A painting may look odd in process, but the final work is a masterpiece! It is unfair to criticize the work until after they have finished picture.
In his classic The Bow in the Cloud, John MacDuff states that Jacob would never have seen Joseph had he not been willing to part with his beloved Benjamin. Sometimes we have to experience unspeakable hurt and loss before we see the glorious work God is doing. Jacob may have cried out, “All these things are against me,” but those very things were God’s machinery!
American poet Fay Inchfawn wrote this:
For working out our hearts imaginings,
For turning hope to blessed certainty.
Oh, man who walked by sight
You should have known the darkest hour of night
Is just before the earliest streak of gray.

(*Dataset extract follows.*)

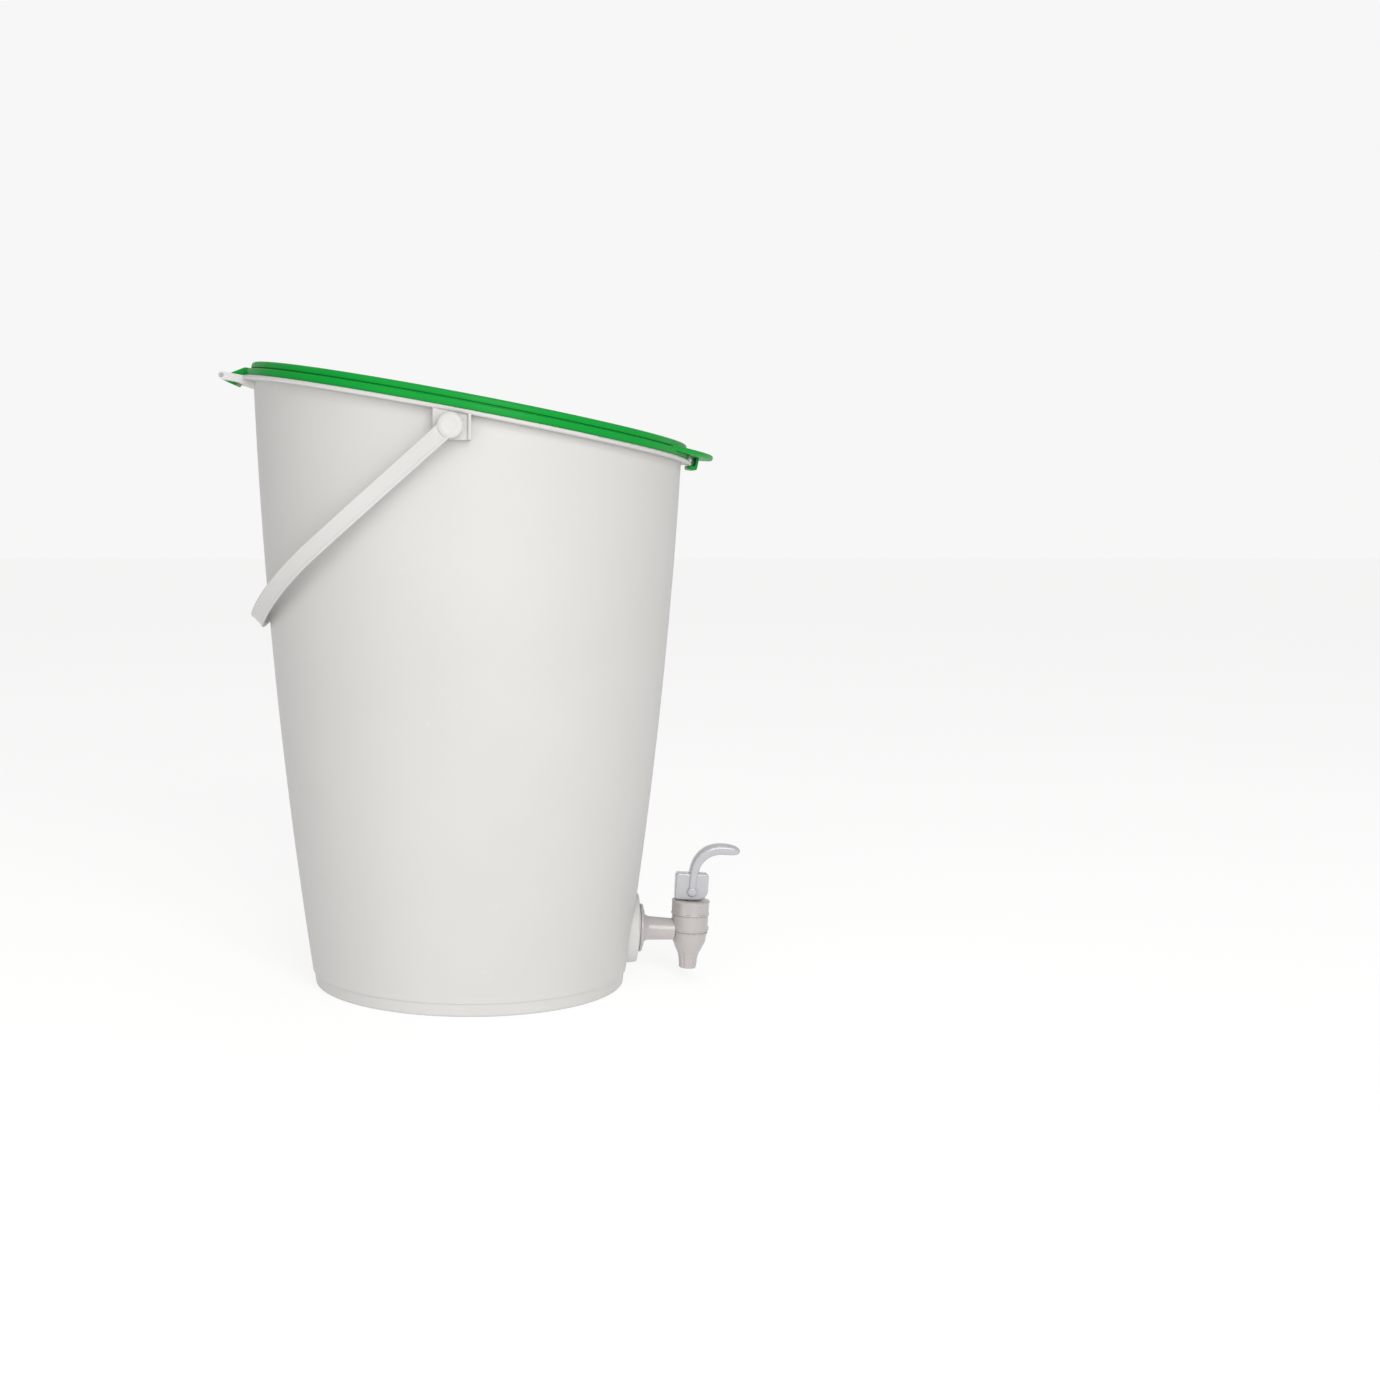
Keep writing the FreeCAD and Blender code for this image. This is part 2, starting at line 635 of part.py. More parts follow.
# ---------------------------------------------------------------- strainer
def make_strainer():
    """Perforated plate on the support ribs, with a grip fin and one centring nib."""
    body = new_body("strainer_plate")
    low, radius = get("support_top"), get("plate_radius")
    top, lip = low + get("plate_gauge"), get("plate_lip")
    lip_foot = radius - get("plate_lip_width") - lip
    corners = [(0, low), (radius, low), (radius, top + lip), (lip_foot + lip, top + lip),
               (lip_foot, top), (0, top)]
    turned(body, "plate", corners)
    half, rise, corner = get("fin_length") / 2, top + get("fin_height"), get("fin_corner")
    fin = [
        (-half, top - 0.5),
        (half, top - 0.5),
        (half, rise - corner, corner),
        (half - corner, rise),
        (corner - half, rise, corner),
        (-half, rise - corner),
    ]
    slab(body, "fin", fin, get("fin_gauge"))
    nib = [(-(radius + get("nib_reach")), low + 0.4), (-(radius - 2), low + 0.4),
           (-(radius - 2), top), (-(radius + get("nib_reach")), top)]
    slab(body, "nib", nib, get("nib_width"))
    middle = get("ring_step") * 3.68
    for place, count in HOLE_RINGS.items():
        sketch = sketch_on(body, "XY_Plane", f"ring_{count}_outline", low - 1)
        circle(sketch, 0, middle + get("ring_step") * place, get("hole_radius"))
        depth = get("plate_gauge") + 2
        hole = raised(body, f"hole_{count}", sketch, depth, symmetric=False, backwards=True, cut=True)
        around_z(body, f"ring_{count}", hole, count)
    return body


# ---------------------------------------------------------------- tap
tap_middle = Frame(tap.x + get("tap_axis") * tap.cos, tap.z - get("tap_axis") * tap.sin, tap.tilt)
lever_pin = Frame(*tap_middle.at(0, get("lever_pin_height")), tap.tilt)


def make_tap_body():
    """Spout and valve chamber turned about the upright axis, with the side shank."""
    body = new_body("tap_body", tap_middle)
    bulb, barrel = get("bulb_radius"), get("barrel_outer")
    upright = [
        (0, get("spout_bottom")),
        (get("spout_radius") - 0.5, get("spout_bottom"), 0.5),
        (get("spout_radius"), get("spout_bottom") + 0.5),
        (get("spout_radius") + 0.5, get("spout_top"), -12),
        (get("cone_radius"), get("cone_top"), 22),
        (bulb, get("bulb_top")),
        (bulb + 0.4, get("ring_line") - 0.4),
        (barrel, get("ring_line")),
        (barrel, get("bonnet_bottom")),
        (get("neck_radius"), get("bonnet_bottom")),
        (get("neck_radius"), get("neck_top")),
        (0, get("neck_top")),
    ]
    turned(body, "upright", upright)
    axis = get("tap_axis")

    def shank(distance, radius, *arc):
        """A point on the shank: its distance out from the boss face, and its radius."""
        return (as_size(distance) - axis, as_size(radius), *arc)

    flange_near, flange_far = get("tap_flange_near"), get("tap_flange_far")
    flange = get("tap_flange_radius")
    profile = [
        shank(-get("shank_end"), 0),
        shank(axis, 0),
        shank(axis - 6, get("shank_slim")),
        shank(flange_far + 2, get("shank_flare") - 0.4, -2.4),
        shank(flange_far, get("shank_flare") + 1.4),
        shank(flange_far, flange - 3.2),
        shank(flange_far - 0.8, flange - 3.2),
        shank(flange_far - 0.8, flange - 0.5, 0.5),
        shank(flange_far - 1.3, flange),
        shank(flange_near, flange),
        shank(flange_near, get("shank_radius")),
        shank(0.8 - get("shank_end"), get("shank_radius")),
        shank(-get("shank_end"), get("shank_radius") - 0.8),
    ]
    turned(body, "shank", profile, axis="H_Axis")
    bore, chamber = get("spout_bore"), get("chamber_radius")
    hollow = [
        (0, get("spout_bottom") - 1),
        (bore, get("spout_bottom") - 1),
        (bore, get("chamber_bottom") - 0.8),
        (bore + 0.8, get("chamber_bottom")),
        (chamber - 3, get("chamber_bottom"), 3),
        (chamber, get("chamber_bottom") + 3),
        (chamber, get("neck_top") + 1),
        (0, get("neck_top") + 1),
    ]
    turned(body, "chamber", hollow, cut=True)
    passage = get("shank_passage")
    inlet = [shank(-(get("shank_end") + 1), 0), shank(axis - 5, 0), shank(axis - 5, passage),
             shank(-(get("shank_end") + 1), passage)]
    turned(body, "inlet", inlet, axis="H_Axis", cut=True)
    nub = sketch_on(body, "YZ_Plane", "nub_outline", barrel - 1)
    circle(nub, 0, get("ring_line") + 1.6, 1.3)
    raised(body, "nub", nub, 2.2, symmetric=False)
    return body


def make_tap_bonnet():
    """Screw collar with eight shallow flats, and a deck that guides the stem."""
    body = new_body("tap_bonnet", tap_middle)
    radius, edge, top = get("bonnet_radius"), get("bonnet_round"), get("bonnet_top")
    low, deck = get("bonnet_bottom"), get("bonnet_deck")
    bore, hole = get("neck_radius") + get("thread_play"), get("stem_hole")
    corners = [
        (bore, low),
        (radius - 0.4, low),
        (radius, low + 0.4),
        (radius, top - edge, edge),
        (radius - edge, top),
        (hole, top),
        (hole, deck),
        (bore, deck),
    ]
    turned(body, "collar", corners)
    flat = get("bonnet_flat")
    sketch = sketch_on(body, "XY_Plane", "flat_outline", low + 1)
    outline(sketch, [(flat, -8), (flat + 4, -8), (flat + 4, 8), (flat, 8)])
    height = top - low - 2.6
    cut = raised(body, "flat", sketch, height, symmetric=False, backwards=True, cut=True)
    around_z(body, "flats", cut, 8)
    return body


def make_tap_stem():
    """Plunger: rod, spring collar, and a narrow top that fits between the lever's cheeks."""
    body = new_body("tap_stem", tap_middle)
    radius, collar = get("stem_radius"), get("collar_radius")
    deck = get("bonnet_top") - get("stem_travel")
    corners = [
        (0, get("stem_foot")),
        (radius, get("stem_foot")),
        (radius, get("collar_bottom")),
        (collar, get("collar_bottom")),
        (collar, get("collar_top")),
        (radius, get("collar_top")),
        (radius, deck),
        (0, deck),
    ]
    turned(body, "rod", corners)
    half, pin, top = get("tongue_width") / 2, get("lever_pin_height"), get("stem_top")
    tongue = [(-half, deck - 0.5), (half, deck - 0.5), (half, top - half, half), (0, top, half),
              (-half, top - half)]
    slab(body, "eye", tongue, get("tongue_gauge"))
    rod(body, "eye_hole", 0, pin, get("lever_pin_radius") + 0.02, FAR, cut=True)
    return body


def make_tap_lever():
    """Block whose rounded front corner rolls on the bonnet, with a curved finger arm."""
    body = new_body("tap_lever", lever_pin)
    back, front = get("block_back"), get("block_front")
    low, high = get("block_bottom"), get("block_top")
    cam, corner = get("block_cam"), get("block_corner")
    block = [
        (back + corner, low),
        (front - cam, low, cam),
        (front, low + cam),
        (front, high - corner, corner),
        (front - corner, high),
        (back + corner, high, corner),
        (back, high - corner),
        (back, low + corner, corner),
    ]
    slab(body, "block", block, get("block_gauge"))
    half = get("arm_half")
    arm = [
        (half, 0),
        (half, 11.5, -13.6),
        (16.5, 24.8),
        (28.7, 25.9, 2.6),
        (31.3, 28.5, 2.6),
        (29.3, 31.0, 34),
        (16.5, 33.2, 20),
        (-2.6, 13.4),
        (-half, 0),
    ]
    slab(body, "arm", arm, get("arm_width"))
    rod(body, "pivot_boss", 0, 0, get("lever_boss_radius"), get("lever_boss_width"))
    reach = get("slot_radius")
    slot = [(-reach, low - 1), (front + 1, low - 1), (front + 1, 2.5), (2.6, reach), (-2.6, reach),
            (-reach, 2.6)]
    slab(body, "slot", slot, get("slot_width"), cut=True)
    sketch = sketch_on(body, "XZ_Plane", "pin_hole_outline", get("arm_width") / 2 - 1.2)
    circle(sketch, 0, 0, get("lever_pin_radius") + 0.05)
    raised(body, "pin_hole", sketch, 20, symmetric=False, cut=True)
    return body


def make_tap_internals():
    """Lever pin, silicone cup, washers and back nut."""
    body = new_body("tap_lever_pin", lever_pin)
    sketch = sketch_on(body, "XZ_Plane", "pin_outline", get("arm_width") / 2 - 1.3)
    circle(sketch, 0, 0, get("lever_pin_radius"))
    raised(body, "pin", sketch, get("arm_width") - 1.4, symmetric=False, backwards=True)

    body = new_body("tap_seat_cup", tap_middle)
    gauge, plug, stem = get("cup_wall"), get("cup_plug_radius"), get("stem_radius")
    seat, top = get("chamber_bottom"), get("neck_top")
    waist = get("cup_waist")
    corners = [
        (0, seat),
        (plug, seat),
        (plug, seat + 2),
        (stem + 2, seat + 4.4),
        (stem + 2, 0),
        (waist, 3.6),
        (waist + gauge, top),
        (get("cup_flange"), top),
        (get("cup_flange"), top + gauge),
        (waist, top + gauge),
        (waist - gauge, 4.2),
        (stem, 1.4),
        (stem, get("stem_foot")),
        (0, get("stem_foot")),
    ]
    turned(body, "cup", corners)

    inner_face = -get("inner_pad_gap")
    washer_end = inner_face - get("inner_washer_gauge")
    bore = get("shank_radius") + 0.05
    shank_ring("tap_outer_washer", bore, get("washer_radius"), 0, get("tap_flange_near"))
    shank_ring("tap_inner_washer", bore, get("washer_radius") - 1, washer_end, inner_face)

    body = new_body("tap_back_nut", tap)
    sketch = sketch_on(body, "YZ_Plane", "nut_outline", washer_end)
    side = get("nut_flats") / root(as_size(3))
    flat = get("nut_flats") / 2
    outline(sketch, [(side, 0), (side / 2, flat), (-side / 2, flat), (-side, 0),
                     (-side / 2, -flat), (side / 2, -flat)])
    raised(body, "hexagon", sketch, get("nut_gauge"), symmetric=False, backwards=True)
    sketch = sketch_on(body, "YZ_Plane", "thread_outline", washer_end + 1)
    circle(sketch, 0, 0, bore)
    raised(body, "thread", sketch, FAR, symmetric=False, cut=True)


def make_tap_spring():
    """Compression spring between the stem's collar and the bonnet's deck."""
    low = get("collar_top") + get("spring_wire") + 0.1
    high = get("bonnet_deck") - get("spring_wire") - 0.1
    pitch = (high - low) / get("spring_turns")
    helix = doc.addObject("Part::Helix", "spring_path")
    wire = doc.addObject("Part::Circle", "spring_wire")
    settings = {
        helix: {"Pitch": pitch, "Height": high - low, "Radius": get("spring_radius"),
                "Placement.Base.z": low},
        wire: {"Radius": get("spring_wire"), "Placement.Base.x": get("spring_radius"),
               "Placement.Base.z": low},
    }
    wire.Placement = Placement(Vector(0, 0, 0), Rotation(Vector(1, 0, 0), 90))
    for thing, values in settings.items():
        for field, size in values.items():
            thing.setExpression(field, size.text)
    doc.recompute()
    coil = doc.addObject("Part::Sweep", "tap_spring")
    coil.Sections = [wire]
    coil.Spine = (helix, [])
    coil.Solid = True
    coil.Frenet = True
    coil.Label = "tap_spring"
    tap_middle.place(coil)
    SUB_PARTS.append(coil)


# ---------------------------------------------------------------- assembly
make_bucket()
make_lid()
make_latch_hook()
seal_room = 0.15
ring("lid_seal_ring", rim, get("channel_inner") + seal_room, get("channel_outer") - seal_room,
     get("lip_height"), get("channel_top"))
make_hinge_pin()
make_handle()
make_strainer()
make_tap_body()
make_tap_bonnet()
make_tap_stem()
make_tap_lever()
make_tap_internals()
make_tap_spring()
doc.recompute()

for item in doc.Objects:
    if {"Invalid", "Error"} & set(item.State):
        raise RuntimeError(f"{item.Label} failed: {item.State}")

os.makedirs("parts", exist_ok=True)
for part in SUB_PARTS:
    if part.Shape.isNull() or not part.Shape.isValid():
        raise RuntimeError(f"{part.Label} has no valid shape")
    part.Shape.exportStep(f"parts/{part.Label}.step")
    box = part.Shape.optimalBoundingBox(False)
    print(f"{part.Label:18s} solids {len(part.Shape.Solids)} volume {part.Shape.Volume:10.1f}  "
          f"x {box.XMin:7.1f} {box.XMax:7.1f}  y {box.YMin:7.1f} {box.YMax:7.1f}  "
          f"z {box.ZMin:7.1f} {box.ZMax:7.1f}")
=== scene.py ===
"""Looks for the kitchen fermenting bucket: finished meshes, moulded-plastic materials, soft studio.

Lengths in the shape code are millimetres in a local frame; a matrix takes them to metres in the
shared frame. +X points to the tap, the lid's hinge is on -X, and Z is up.
"""

import math

import bmesh
import bpy
from mathutils import Matrix, Vector


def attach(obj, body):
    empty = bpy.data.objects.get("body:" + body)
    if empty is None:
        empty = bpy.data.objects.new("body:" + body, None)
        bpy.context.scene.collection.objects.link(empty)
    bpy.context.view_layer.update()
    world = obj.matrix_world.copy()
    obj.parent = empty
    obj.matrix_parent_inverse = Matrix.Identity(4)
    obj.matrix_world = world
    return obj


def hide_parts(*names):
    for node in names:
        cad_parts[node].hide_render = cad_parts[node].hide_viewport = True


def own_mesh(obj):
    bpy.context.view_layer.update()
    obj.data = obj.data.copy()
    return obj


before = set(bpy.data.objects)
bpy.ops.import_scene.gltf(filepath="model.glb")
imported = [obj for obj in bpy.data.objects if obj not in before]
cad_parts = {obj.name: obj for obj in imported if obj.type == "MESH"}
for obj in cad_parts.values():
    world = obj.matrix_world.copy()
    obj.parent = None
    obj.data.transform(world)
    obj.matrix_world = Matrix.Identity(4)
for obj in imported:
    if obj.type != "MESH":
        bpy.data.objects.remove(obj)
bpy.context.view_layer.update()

MM = 0.001


# ---------------------------------------------------------------- frames
def local_frame(x, z, tilt):
    """Local millimetres to shared metres: an origin in the XZ plane, turned about +Y."""
    place = Matrix.Translation((x * MM, 0, z * MM))
    return place @ Matrix.Rotation(math.radians(tilt), 4, "Y") @ Matrix.Scale(MM, 4)


RIM = local_frame(-1.4, 381.86, 10.71)
BAIL = local_frame(-11.5, 372.4, 180 - 42.6)
TAP_TILT = 2.4
TAP_AXIS = 36.1
tap_cos, tap_sin = math.cos(math.radians(TAP_TILT)), math.sin(math.radians(TAP_TILT))
TAP_X, TAP_Z = 115.3 + TAP_AXIS * tap_cos, 34.9 - TAP_AXIS * tap_sin
TAP = local_frame(TAP_X, TAP_Z, TAP_TILT)
PIN_UP = 27.2
LEVER = local_frame(TAP_X + PIN_UP * tap_sin, TAP_Z + PIN_UP * tap_cos, TAP_TILT)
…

Your wagons, all the time, were on their way!
Faith? Yes but with the flaw.
Here was a man who trusted when he saw!
Oh sorrowful soul! Trust just a little longer
Who knows, but o’er your bare, brown hill
The wagons may be coming nearer still?
Give faith a chance. For soon it may
Give place to sight.
Remembering always:
We are hard-pressed on every side, yet not crushed; we are perplexed, but not in despair; persecuted, but not forsaken; struck down, but not destroyed - always carrying about in the body the dying of the Lord Jesus, that the life of Jesus also may be manifested in our body. For we who live are always delivered to death for Jesus’ sake, that the life of Jesus also may be manifested in our mortal flesh. So then death is working in us, but life in you. Therefore we do not lose heart. Even though our outward man is perishing, yet the inward man is being renewed day by day. For our light affliction, which is but for a moment, is working for us a far more exceeding and eternal weight of glory, while we do not look at the things which are seen, but at the things which are not seen. For the things which are seen are temporary, but the things which are not seen are eternal.
(2 Corinthians 4:8-12, 16-18)
Remember, had Jacob not lost the boy Joseph, or offered up the beloved Benjamin, he would not have been delivered by the man Joseph.
May you trust that you will soon rejoice! As Keith Green once sang, “He's brought me here, where things are clear and trials turn to gold.”